Une boue verte et visqueuse à l'odeur fétide. Les techniciens en scène de crime en pellettent dans tous les sous-sols de maisons dévastées de Lac-Mégantic. À un point tel que le sergent Steven Montambeault est dégoûté à tout jamais de cette couleur, qui est pourtant celle de l'uniforme qu'il porte fièrement.

«Je suis marqué à vie par cette couleur. C'était ma couleur préférée, mais ça ne l'est plus», laisse tomber l'homme à la voix chevrotante.

Cette couleur, c'est celle de la matière qu'ils trouvent dans tous les sous-sols des maisons rasées. C'est là-dedans que sont retrouvés une partie des restes des victimes de la catastrophe. C'est le pétrole brut qui a donné cette couleur à tout ce que touchent les secouristes.

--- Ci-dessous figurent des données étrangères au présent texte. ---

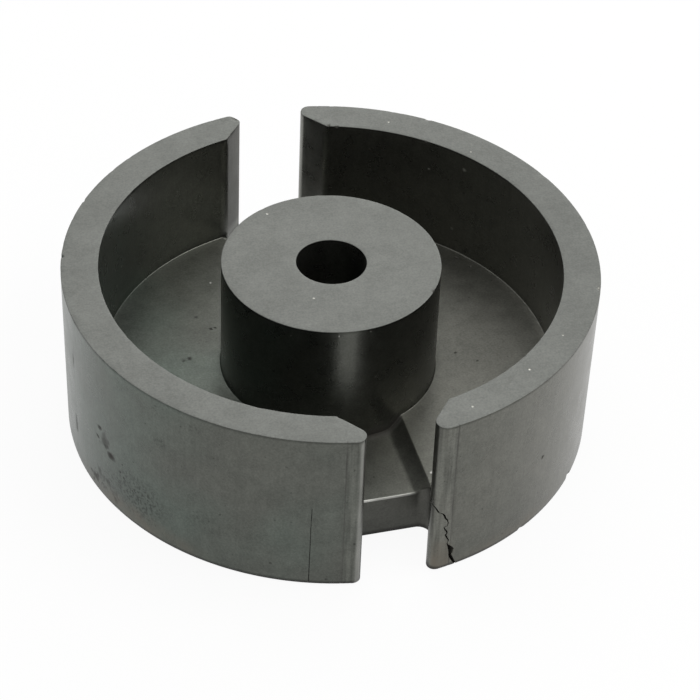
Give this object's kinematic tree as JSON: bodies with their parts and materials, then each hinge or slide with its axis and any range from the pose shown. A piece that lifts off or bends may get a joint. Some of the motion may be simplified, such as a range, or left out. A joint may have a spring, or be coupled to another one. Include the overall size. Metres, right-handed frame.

C'est une chose assez rare, mais le Sûreté du Québec a permis à quelques journalistes d'interviewer Steven Montambeault, sergent superviseur de la Section de l'identité judiciaire de la SQ pour les régions Estrie, Mauricie et Centre-du-Québec.

Le grand gaillard qui s'est présenté devant nous pratique un drôle de métier. Ratisser des scènes de crimes dans le but de comprendre ce qui s'est produit et trouver des indices pour incriminer le coupable d'un crime. Ce qui implique une promiscuité avec la mort. Surtout lorsqu'elle est violente. Ils verront parfois sur des scènes de meurtres des cadavres décomposés, démembrés, ceux de jeunes enfants.

Généralement, on ne les entend que lors de leurs témoignages, essentiels, lors de procès criminels. Ils semblent froids et détachés devant ces horreurs.

Mais le sergent Montambeault, qui a quitté la scène de crime quelques minutes avant de rencontrer les médias, a démontré que plusieurs années à côtoyer l'horreur ne l'ont pas pour autant transformé en robot insensible.

Vêtu d'un simple t-shirt noir aux couleurs de la SQ, «une première, à cause de la chaleur», il a fondu en larmes et pris une pause dès les premières phrases de son allocution.

«J'ai été le deuxième à être appelé sur place, à 5h15 samedi le 6 juillet. Mon responsable me raconte qu'un train a déraillé, que la ville est en feu. Sur le coup, tu te dis: il me niaise», raconte le policier.

Mais c'était bien réel.

«Quand tu réalises l'ampleur, tu te dis que tu en as pour plusieurs jours sur cette scène. Au départ, c'était le chaos. On ne savait pas comment débuter notre travail. Ça brûlait encore. Nous avons commencé par faire des photos aériennes, trouver des cartes de la ville», poursuit-il.

Tout au long des 15 minutes qu'ont duré la rencontre, sa voix a failli flancher. Il a parlé avec une vive émotion des gens de Lac-Mégantic, très solidaires, et du travail acharné de tous ceux qui oeuvrent sur la plus grande scène de crime de l'histoire du Québec. Ses collègues des autres districts de la SQ, des polices de Montréal et Québec. Les pompiers, de partout. Les opérateurs des excavatrices sur le site, «des artistes qui déplacent avec une très grande précision tout ce qu'on leur demande», les scientifiques.

«Personne n'a lâché. Je leur lève mon chapeau, personne n'a dit moi je m'en vais. Tout le monde travaille ensemble. (...) Ça ne sera pas fini tant que ça ne sera pas fini. On fouillera jusqu'à ce qu'on ait retrouvé tout le monde», jure-t-il.

Il a parlé des conditions de travail. À genoux dans cette boue verte, dans des habits stériles qui ne respirent pas, parfois avec des bombonnes d'air sur le dos et des masques, de lourdes bottes chaudes. «On nous a permis pour la première fois d'enlever nos chemises et de rester en t-shirt. Il faut prendre des pauses, boire. Je n'avais jamais vu autant d'hommes et de femmes porter de chandails noirs marbrés de blanc tant ils ont eu chaud. Ce benzène, cette odeur de gaz, ça nous écoeure», a-t-il ajouté. 

Cette scène gigantesque, complexe, dans laquelle il faut trouver des dizaines de victimes, le marquera à jamais. 

Puis il est retourné au travail. Lui et ses collègues auront assurément besoin de soutien pour arriver au bout de cette mission titanesque, et passer à autre chose ensuite. Sans jamais oublier Lac-Mégantic.